**Written problem:** Can you quote, word for word, every line from the first line of the records below through the line containing "back is on top.", and nothing else?

Object modeling scripts
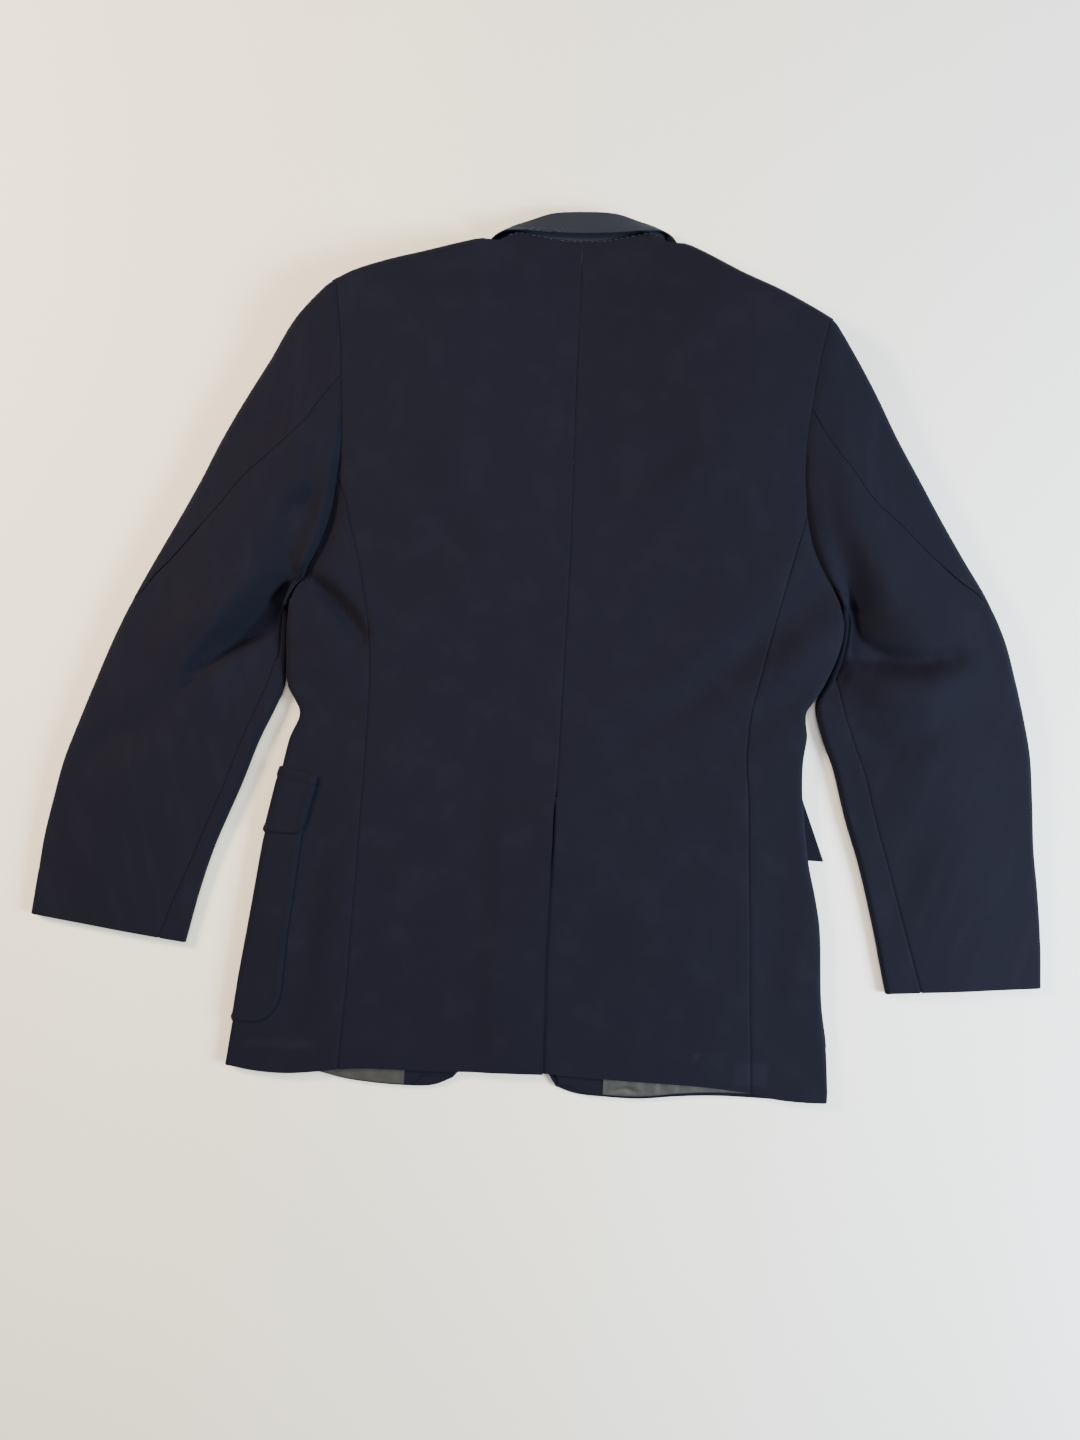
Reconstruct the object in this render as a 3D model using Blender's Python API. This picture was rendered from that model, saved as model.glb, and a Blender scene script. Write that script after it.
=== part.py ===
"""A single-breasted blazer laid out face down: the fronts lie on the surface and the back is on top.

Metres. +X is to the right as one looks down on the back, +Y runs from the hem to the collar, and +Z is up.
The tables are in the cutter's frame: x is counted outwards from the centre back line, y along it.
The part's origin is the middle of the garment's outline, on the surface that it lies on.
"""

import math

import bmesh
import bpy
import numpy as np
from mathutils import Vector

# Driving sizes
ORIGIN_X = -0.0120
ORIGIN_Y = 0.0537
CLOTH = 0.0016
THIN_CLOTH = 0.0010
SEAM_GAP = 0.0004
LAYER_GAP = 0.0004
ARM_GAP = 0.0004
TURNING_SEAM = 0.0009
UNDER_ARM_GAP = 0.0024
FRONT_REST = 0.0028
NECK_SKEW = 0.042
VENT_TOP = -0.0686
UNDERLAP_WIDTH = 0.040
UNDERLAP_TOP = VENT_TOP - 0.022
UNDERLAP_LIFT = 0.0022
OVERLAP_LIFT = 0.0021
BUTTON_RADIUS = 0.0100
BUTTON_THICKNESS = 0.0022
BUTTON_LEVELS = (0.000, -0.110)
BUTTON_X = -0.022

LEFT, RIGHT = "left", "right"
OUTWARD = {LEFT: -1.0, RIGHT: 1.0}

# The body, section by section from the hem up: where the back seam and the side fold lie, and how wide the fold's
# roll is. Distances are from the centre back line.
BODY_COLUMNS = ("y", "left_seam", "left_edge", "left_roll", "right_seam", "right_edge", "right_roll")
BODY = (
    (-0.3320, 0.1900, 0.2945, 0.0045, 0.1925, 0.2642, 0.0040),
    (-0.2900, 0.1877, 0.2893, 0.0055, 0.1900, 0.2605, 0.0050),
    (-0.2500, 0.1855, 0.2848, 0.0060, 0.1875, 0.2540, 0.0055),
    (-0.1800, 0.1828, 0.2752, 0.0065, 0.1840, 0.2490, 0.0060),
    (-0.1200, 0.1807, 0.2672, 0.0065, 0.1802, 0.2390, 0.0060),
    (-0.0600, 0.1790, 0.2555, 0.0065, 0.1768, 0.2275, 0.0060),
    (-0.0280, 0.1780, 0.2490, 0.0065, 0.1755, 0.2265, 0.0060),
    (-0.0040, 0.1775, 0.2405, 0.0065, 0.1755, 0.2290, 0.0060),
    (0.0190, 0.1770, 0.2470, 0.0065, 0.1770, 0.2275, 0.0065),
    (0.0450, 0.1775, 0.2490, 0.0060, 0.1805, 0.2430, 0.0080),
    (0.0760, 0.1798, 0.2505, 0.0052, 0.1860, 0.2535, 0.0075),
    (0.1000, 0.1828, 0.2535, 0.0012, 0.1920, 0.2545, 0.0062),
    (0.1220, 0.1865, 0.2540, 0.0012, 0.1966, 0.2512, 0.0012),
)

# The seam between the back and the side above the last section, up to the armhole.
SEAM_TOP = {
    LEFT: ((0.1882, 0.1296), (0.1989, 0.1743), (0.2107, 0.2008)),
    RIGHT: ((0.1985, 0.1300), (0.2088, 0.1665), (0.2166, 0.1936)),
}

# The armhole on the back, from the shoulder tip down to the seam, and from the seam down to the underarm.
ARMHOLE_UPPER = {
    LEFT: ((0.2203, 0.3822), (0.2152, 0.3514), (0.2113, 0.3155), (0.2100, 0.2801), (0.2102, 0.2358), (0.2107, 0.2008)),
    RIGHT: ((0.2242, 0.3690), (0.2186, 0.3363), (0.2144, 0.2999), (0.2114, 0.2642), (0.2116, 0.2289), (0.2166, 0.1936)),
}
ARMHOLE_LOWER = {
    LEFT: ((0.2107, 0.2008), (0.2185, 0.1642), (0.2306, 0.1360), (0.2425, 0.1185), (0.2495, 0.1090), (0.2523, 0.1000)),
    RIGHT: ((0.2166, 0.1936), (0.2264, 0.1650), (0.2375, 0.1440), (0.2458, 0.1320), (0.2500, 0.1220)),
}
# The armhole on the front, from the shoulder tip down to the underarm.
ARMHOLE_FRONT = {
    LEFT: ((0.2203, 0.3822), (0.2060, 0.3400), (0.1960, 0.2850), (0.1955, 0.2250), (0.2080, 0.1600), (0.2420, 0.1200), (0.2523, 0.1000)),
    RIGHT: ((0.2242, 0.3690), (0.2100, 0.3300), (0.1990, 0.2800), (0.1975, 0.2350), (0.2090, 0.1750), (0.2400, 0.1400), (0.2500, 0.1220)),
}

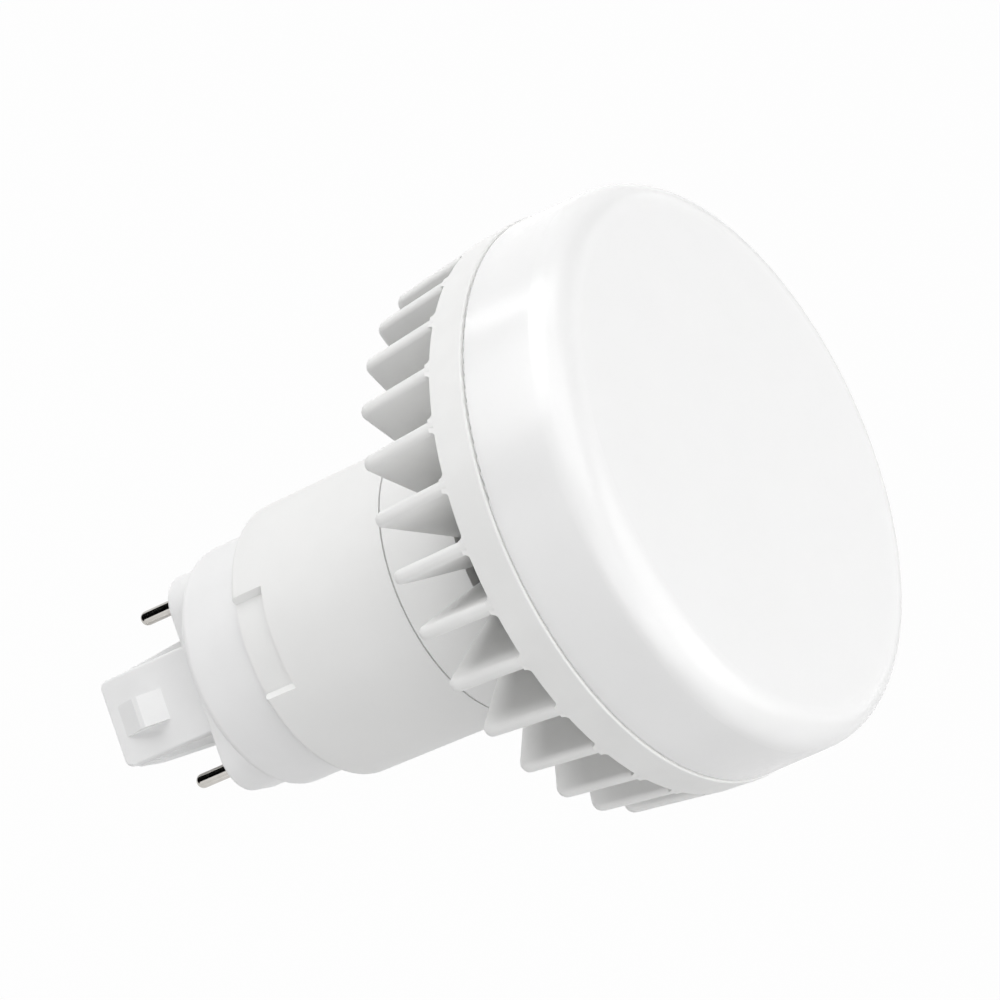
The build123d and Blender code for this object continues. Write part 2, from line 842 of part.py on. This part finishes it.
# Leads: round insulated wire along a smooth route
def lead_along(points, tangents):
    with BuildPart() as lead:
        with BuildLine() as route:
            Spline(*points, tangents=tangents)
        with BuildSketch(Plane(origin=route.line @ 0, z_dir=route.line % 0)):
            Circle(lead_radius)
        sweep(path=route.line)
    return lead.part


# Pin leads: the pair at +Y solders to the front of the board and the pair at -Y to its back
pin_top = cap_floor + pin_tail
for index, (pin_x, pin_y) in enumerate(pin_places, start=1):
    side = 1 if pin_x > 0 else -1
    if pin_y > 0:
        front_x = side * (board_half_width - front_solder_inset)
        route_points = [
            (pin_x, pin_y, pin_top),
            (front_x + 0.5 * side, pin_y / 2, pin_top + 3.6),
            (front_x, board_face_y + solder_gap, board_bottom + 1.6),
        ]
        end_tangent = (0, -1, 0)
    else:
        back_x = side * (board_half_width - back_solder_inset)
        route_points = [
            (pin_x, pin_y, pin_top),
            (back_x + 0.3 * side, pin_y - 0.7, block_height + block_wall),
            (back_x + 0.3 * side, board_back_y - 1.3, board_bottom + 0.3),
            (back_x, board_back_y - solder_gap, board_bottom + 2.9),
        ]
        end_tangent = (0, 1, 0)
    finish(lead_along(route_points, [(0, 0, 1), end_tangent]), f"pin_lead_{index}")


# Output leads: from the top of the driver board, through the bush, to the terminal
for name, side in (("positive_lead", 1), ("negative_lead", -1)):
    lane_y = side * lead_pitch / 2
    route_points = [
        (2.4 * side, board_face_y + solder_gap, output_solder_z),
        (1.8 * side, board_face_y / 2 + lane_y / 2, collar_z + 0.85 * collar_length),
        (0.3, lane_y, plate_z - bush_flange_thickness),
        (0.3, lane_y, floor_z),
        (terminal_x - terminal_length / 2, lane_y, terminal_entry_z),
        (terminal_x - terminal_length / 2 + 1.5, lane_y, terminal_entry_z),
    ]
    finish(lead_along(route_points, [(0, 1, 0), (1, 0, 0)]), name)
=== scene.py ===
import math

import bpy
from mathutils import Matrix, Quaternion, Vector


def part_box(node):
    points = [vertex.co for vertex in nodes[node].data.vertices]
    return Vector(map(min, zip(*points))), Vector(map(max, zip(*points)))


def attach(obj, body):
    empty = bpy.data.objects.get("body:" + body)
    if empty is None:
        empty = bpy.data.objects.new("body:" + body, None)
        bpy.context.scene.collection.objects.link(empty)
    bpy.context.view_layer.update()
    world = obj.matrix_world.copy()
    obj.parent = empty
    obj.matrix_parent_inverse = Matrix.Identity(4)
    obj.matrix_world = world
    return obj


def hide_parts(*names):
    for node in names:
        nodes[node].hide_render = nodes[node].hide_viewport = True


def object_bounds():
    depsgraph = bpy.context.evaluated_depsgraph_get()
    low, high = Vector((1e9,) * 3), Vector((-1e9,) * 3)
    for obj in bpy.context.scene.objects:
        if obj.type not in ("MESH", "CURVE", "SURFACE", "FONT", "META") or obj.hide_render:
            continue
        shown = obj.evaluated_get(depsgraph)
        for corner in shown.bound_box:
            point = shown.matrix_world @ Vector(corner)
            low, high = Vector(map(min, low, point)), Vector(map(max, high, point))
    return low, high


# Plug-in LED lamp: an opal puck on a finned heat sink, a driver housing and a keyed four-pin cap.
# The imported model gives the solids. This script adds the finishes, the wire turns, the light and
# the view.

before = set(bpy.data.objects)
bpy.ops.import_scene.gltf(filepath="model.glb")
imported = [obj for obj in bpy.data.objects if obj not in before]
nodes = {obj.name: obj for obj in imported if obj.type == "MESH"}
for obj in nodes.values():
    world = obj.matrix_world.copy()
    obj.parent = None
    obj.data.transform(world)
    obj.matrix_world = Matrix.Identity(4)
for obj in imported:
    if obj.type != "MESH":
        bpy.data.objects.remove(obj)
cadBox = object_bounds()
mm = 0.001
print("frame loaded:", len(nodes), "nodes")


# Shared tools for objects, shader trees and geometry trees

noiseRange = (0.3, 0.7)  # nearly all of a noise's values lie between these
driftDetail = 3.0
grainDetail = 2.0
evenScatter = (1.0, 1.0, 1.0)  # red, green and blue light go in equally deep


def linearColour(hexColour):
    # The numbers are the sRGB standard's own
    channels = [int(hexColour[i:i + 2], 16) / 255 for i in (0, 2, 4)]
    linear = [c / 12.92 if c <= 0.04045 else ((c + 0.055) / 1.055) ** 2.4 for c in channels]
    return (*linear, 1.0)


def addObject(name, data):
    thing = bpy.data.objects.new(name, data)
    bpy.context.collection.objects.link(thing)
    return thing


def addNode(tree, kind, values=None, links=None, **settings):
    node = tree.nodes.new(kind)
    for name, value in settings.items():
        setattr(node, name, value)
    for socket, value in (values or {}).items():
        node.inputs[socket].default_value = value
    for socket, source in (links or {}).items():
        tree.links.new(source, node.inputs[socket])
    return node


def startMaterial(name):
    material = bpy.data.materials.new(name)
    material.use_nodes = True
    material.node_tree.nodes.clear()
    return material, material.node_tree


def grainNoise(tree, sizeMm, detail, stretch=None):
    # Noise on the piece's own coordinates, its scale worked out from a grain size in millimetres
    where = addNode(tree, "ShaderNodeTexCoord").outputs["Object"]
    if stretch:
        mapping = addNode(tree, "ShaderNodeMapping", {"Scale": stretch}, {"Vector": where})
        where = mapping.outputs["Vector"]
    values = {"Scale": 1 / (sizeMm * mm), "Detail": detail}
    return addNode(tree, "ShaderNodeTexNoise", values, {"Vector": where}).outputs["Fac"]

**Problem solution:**
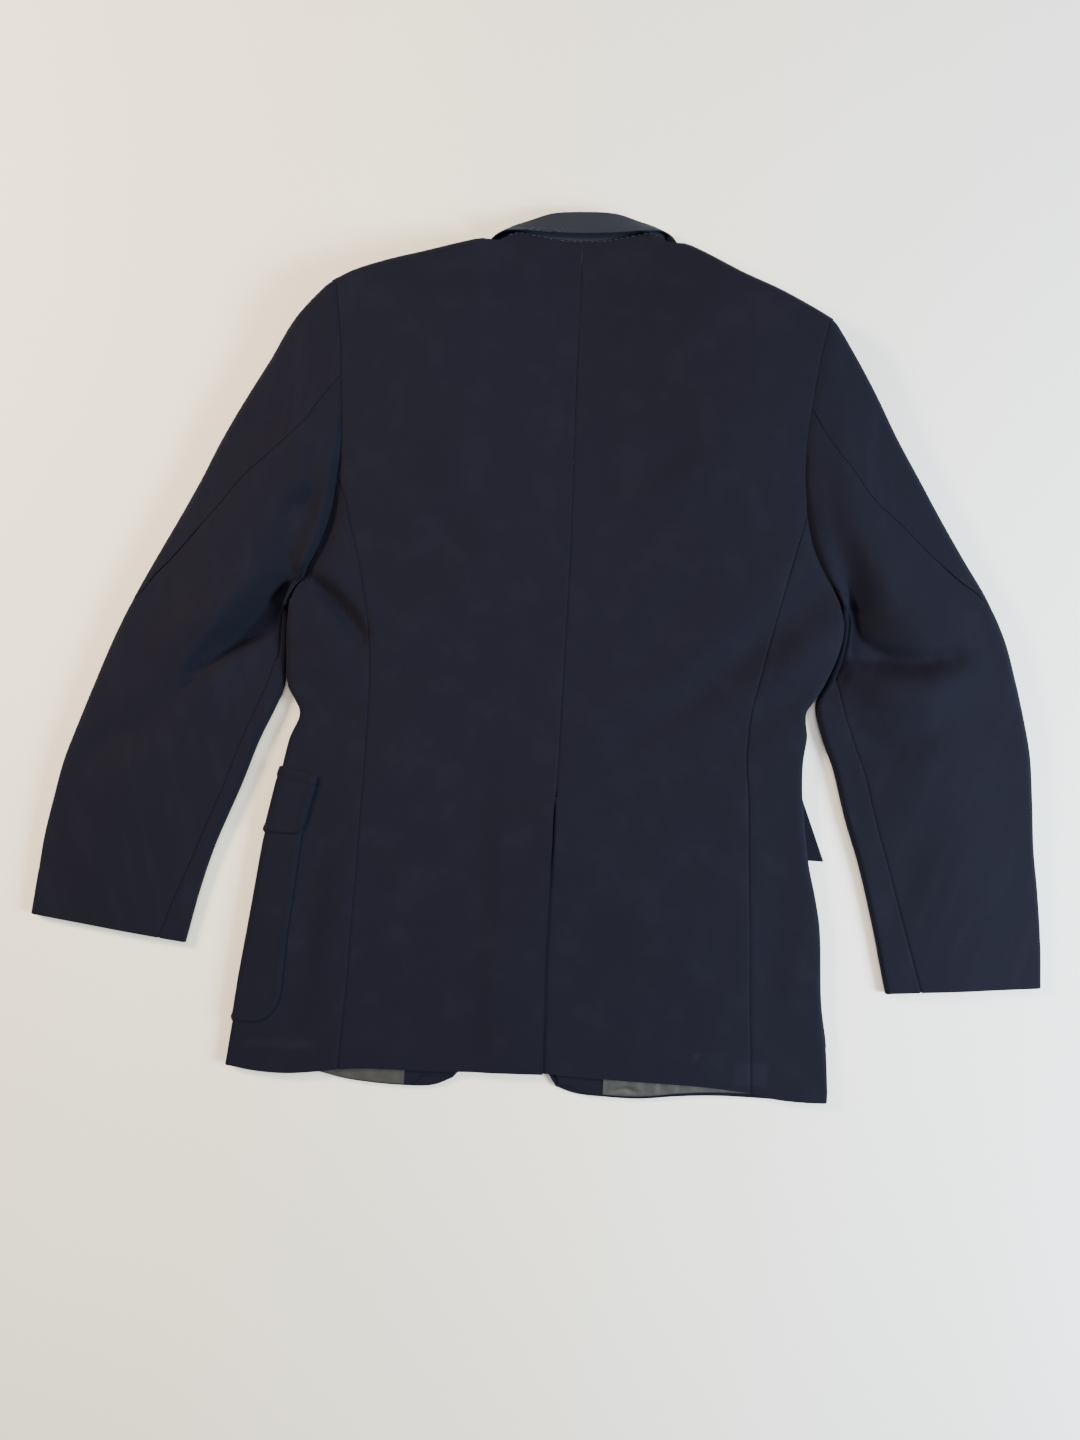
Reconstruct the object in this render as a 3D model using Blender's Python API. This picture was rendered from that model, saved as model.glb, and a Blender scene script. Write that script after it.
=== part.py ===
"""A single-breasted blazer laid out face down: the fronts lie on the surface and the back is on top.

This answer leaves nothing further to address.